Cette évolution n’est pas sans incidence sur les pratiques de la recherche. En effet, en prenant au sérieux l’héritage des architectures normatives, les historiens ont accepté de croiser des temporalités de nature différente : ils confrontent le temps des événements politiques ou des conjonctures économiques à celui de la longue durée des cultures juridiques et des régulations coutumières. Ce faisant, ils ont transformé l’enquête historique en recherche anthropologique. En effet, non seulement ils ont appris à assumer la diversité des temporalités à l’œuvre dans toute société, mais encore ils ont appris à tenir le passé de leur propre société très à distance de leur expérience contemporaine. Car, l’incorporation de la dimension juridique a déconstruit les généalogies héritées du 19e siècle qui s’étaient attachées à renouer une longue durée de l’histoire commune par-delà les ruptures révolutionnaires et l’avènement du libéralisme.

Ce travail de l’histoire sur elle-même dans son rapport au droit a abouti à une atténuation de la séparation disciplinaire entre histoire et anthropologie. Les ethnologues, de leur côté, font le deuil de la possibilité de décrire des sociétés qui, par hypothèse, n’auraient encore établi aucune relation structurante avec les sociétés colonisatrices ou avec les Etats dépositaires de la souveraineté territoriale. Le constat d’une mise en contact profonde des sociétés qui font l’objet des monographies ethnologiques avec les administrations ou les systèmes économiques globaux est désormais général. Cette démarche ne réduit pas l’effet de ces rapports à un processus unilatéral de domination et d’uniformisation.  Ainsi, tenant compte de l’englobement institutionnel des sociétés traditionnelles au sein des Etats souverains, les ethnologues ont étendu la notion de « contemporain » à toutes les sociétés connues. L’usage de cette catégorie découle, pour l’essentiel, de la prise en compte à la fois des régulations traditionnelles observables et des interactions avec les administrations d’Etat et avec le droit formel. La question de la contemporanéité ainsi posée commande des démarches ethnographiques qui sollicitent une certaine profondeur historique – depuis l’archéologie des traces matérielles jusqu’à l’histoire coloniale. Ainsi, les anthropologues bâtissent-ils eux-mêmes le caractère historique de leurs objets. Et par un effet de retour, les problématiques de l’ethnologie, telle que l’analyse des fonctions rituelles, ou ses manières de faire, telle que la description multi-située des interactions sociales, exercent une influence croissante sur la façon dont les historiens reprennent à nouveaux frais les enquêtes sur le fonctionnement des institutions dans les sociétés européennes elles-mêmes.

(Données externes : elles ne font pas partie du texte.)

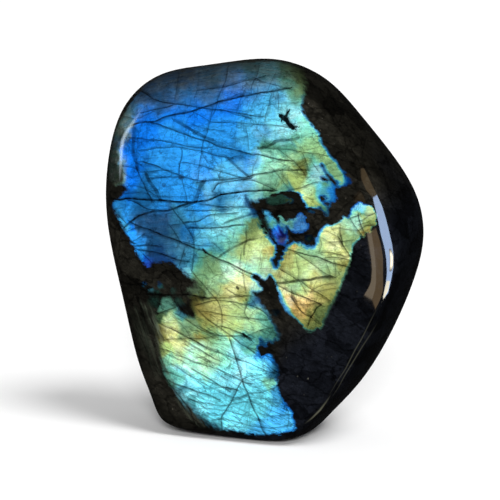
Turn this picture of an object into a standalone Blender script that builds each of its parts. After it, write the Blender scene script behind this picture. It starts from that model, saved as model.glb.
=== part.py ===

Les historiens et anthropologues qui proposent de développer cet axe de recherche à la Casa de Velázquez poursuivent trois objectifs. D’une part, ils souhaitent confronter leurs approches en s’interrogeant sur la façon dont leurs traditions disciplinaires ont évolué dans leurs rapports réciproques. Mais il ne s’agit pas de proposer un débat abstrait et général sur l’effacement des marqueurs disciplinaires. En effet, notre travail en commun veut saisir, d’autre part, les effets de la prise en considération du domaine des normes juridiques dans la conduite de l’enquête en sciences sociales. Là encore, il n’est pas question d’organiser une discussion de nature méthodologique, mais de vérifier un certain nombre d’hypothèses à partir de terrains partagés et d’objets communs. Car, dernier point, historiens et anthropologues rassemblés dans ce programme, confrontent les résultats de leurs travaux en cours sur les sociétés ibériques de l’espace atlantique du 16e siècle à nos jours. La fondation de sociétés coloniales en Amérique, en Afrique et peut-être même en Europe, puis les différentes sorties de la situation coloniale sont autant de territoires de l’enquête qui permettent de tester un certain nombre de propositions sur les relations que les personnes et les groupes entretiennent avec les ordres normatifs, dans un large éventail de configurations politiques.